How misinformation harms authors (or writers or whatever we’re calling ourselves these days)

how misinformation harms authorsNate at Digital Reader featured an article in his Morning Coffee about opting out of Scribd if you’re a Smashwords author. I was curious as to the reasons the blogger thought I might want to do this, and I read the article. Which I discovered was some serious misinformation.

Not surprisingly, the blogger raised the piracy issue, but not the issue I thought he’d raise. I thought he’d talk about how the digital fingerprinting from Scribd was less than perfect and use that as a reason. Nope, he went in a whole ‘nother direction.

The problem with Scribd’s view on piracy is that they are working on the WRONG bloody end of the stick. Pirates aren’t going to be UPLOADING books – they’re going to be DOWNLOADING CONTENT. I just can’t believe they’ve not figured this out: Any subscription service for e-books is basically a smorgasbord for piracy. There is absolutely nothing I can see that stops a person from just downloading books wantonly and copying them to another source (laptop, memory card, thumbdrive) and then cracking the pointless DRM on them and having a field day with them. Believe me, it’s very, very easy, and once you know how, you can set up your system to do it automatically – all you have to do is drop your book into a folder and *POOF* it’s as free as a bird. And if they didn’t bother to even open the books before they return them, the author gets ZILCH.

I admit. My first reaction was “What was he smoking? You can’t do that.” Then my second reaction was, “let me test if you can do that.” So I did.

I downloaded a book into my Scribd for Android app and plugged my Nook into my hard drive. I did a search for the book title. Nothing. I opened every folder to see if the book was saved under a weird file name. Nope. I posted a comment to Nate’s blog, and he suggested I try dragging the book into Adobe Digital Editions on my desktop. Tried that. Nothing to drag.

As far as I could tell, as I’d suspected, the book is obscured in a database file somewhere. I’m sure with the right tools and know how, I could find the book and strip the DRM from it. However, this is beyond the skills (or desire) of the average user.

It’s true that it is easy to strip DRM from a book. However, it’s not easy to strip it from a book in Scribd. I presume Oyster is the same, and probably even more difficult because you’d need to jailbreak the device to get to the underlying file structure.

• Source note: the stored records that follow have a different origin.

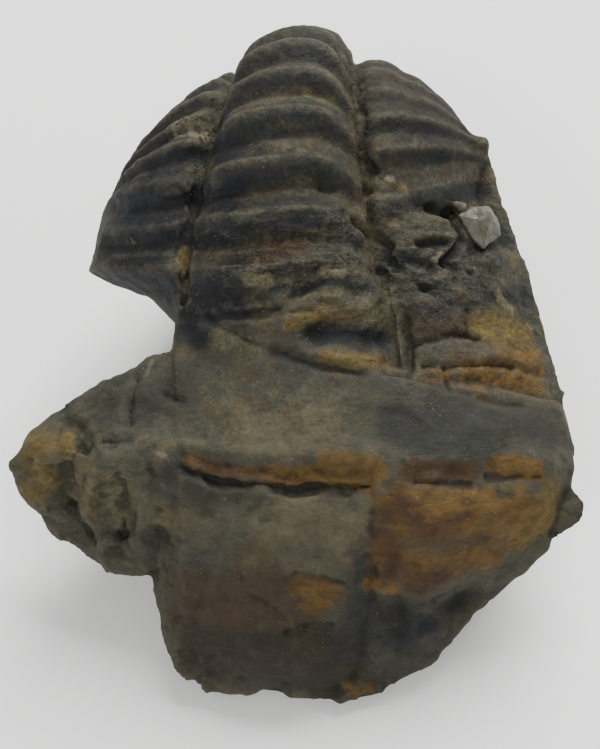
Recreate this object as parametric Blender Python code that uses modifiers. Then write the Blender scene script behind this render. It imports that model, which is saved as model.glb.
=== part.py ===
"""Trilobite fossil: a partly enrolled trilobite still held in its broken matrix, one piece of stone.

Run with: blender --background --python part.py
Lengths below are millimetres; the finished mesh is scaled to metres. +Z is up, +Y runs from the
broken head end to the tail, and the origin is at the middle of the base.
"""
import math

import bmesh
import bpy
import numpy as np
from mathutils import Matrix, Vector, noise
from mathutils.bvhtree import BVHTree
from mathutils.kdtree import KDTree

METRES = 0.001

# The back of the animal: heading along the crest of the arch, as (arc length, degrees).
ARCH_KNOTS = [(0, 4), (7, 14), (12, 33), (21, 32), (52, -92), (70, -140)]
ARCH_END = 69.0
ANCHOR = (21.0, 10.3, 29.9)          # arc length, y and z of one ring crest
PITCH_FRONT, PITCH_LOSS = 4.75, 0.022   # ring spacing, and how fast it shrinks to the tail
DIVE = [(0, 3.0), (4, 1.8), (8, 0.5), (11, 0.0), (69, 0.0)]     # the front rings sink into the matrix

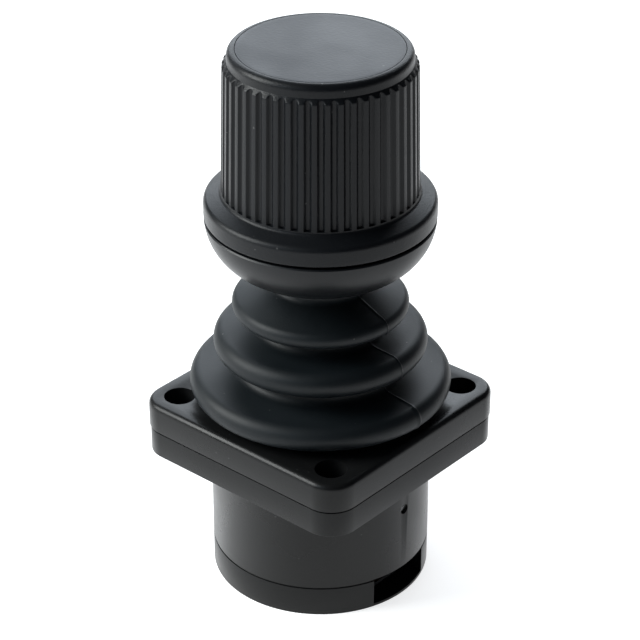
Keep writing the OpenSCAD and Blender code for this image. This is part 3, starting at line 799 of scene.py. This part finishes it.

I have to question if the blogger has even tried Scribd. Just a few minutes with the app would have revealed that “downloading” a book doesn’t stick it in a folder somewhere. This is an example of the kind of misinformation that sets my teeth on edge. Several readers commented on how grateful they were to know how easy piracy is, which reinforced their decision not to distribute to Scribd.

Honestly, I don’t care if anyone distributes to Scribd or not, but I do believe people should make their decision based on sound information. And, yes, everyone should know to question what you read on the Internet, but still…

Of course, if someone wants to show me an easy way to pirate out of Scribd (I can figure out how to pirate into it), point me in the right direction, and I’ll amend this post.

Update: Nate did some more digging and wrote his own article on the subject where he added some detail about the likely file format Scribd is using. His digging seems to confirm what I saw, that it’s not possible for the average user to just download and strip these books.

In case I’ve not said it before, I’m anti-DRM in general (and don’t add it to the books I sell). However, I’m not bothered by it in a subscription service where I never expected to “own” the book. In this case, it reminds the honest people to stay honest without, in my opinion, hurting anyone.

Image credit: by 26livinsgston under a Creative Commons license

4 Comments on How misinformation harms authors (or writers or whatever we’re calling ourselves these days)

  1. I don’t use Scribd, but I’d be very surprised if its content couldn’t be ‘pirated’ via a simple screenshot program. It would be a little tedious for a long book, but ten minutes’ web research would be enough for most people to learn how to automate the process. As Cory Doctorow pointed out long ago, you can’t ‘protect’ something which is going to be displayed on a screen — if nothing else, you can simply photograph it with a digital camera.

  2. @Jon, true, but my point was that it’s not just a simple matter of downloading the books and running them through DRM-stripping. And making it sound that simple is misinformation.

  3. I’m honestly surprised there isn’t a more robust Bookz scene thanks to the available of high speed scanners and OCR software.

    Step 1: Band saw off the binding
    Step 2: Feed through high speed OCR copier
    Step 3: Profit! (from street cred)

    Note to writers, your stuff is free no matter what you do. Engage with your fans so that they choose to support you.

  4. @Sturmovik. You hardly need the scanners today. With DRM so easy to crack, people buy the books from Amazon, crack the DRM and then return the book. Costs practically nothing. Sure the Amazon account may be blocked for too many returns, but they can just open another one. I’ve heard many anecdotal tales of a book appearing on a pirate site within just a day or two of a book return. Heck, I noticed it myself.

    However, I completely agree with your note to writers. When authors becomes a “real people” to readers, it’s much harder to rip them off.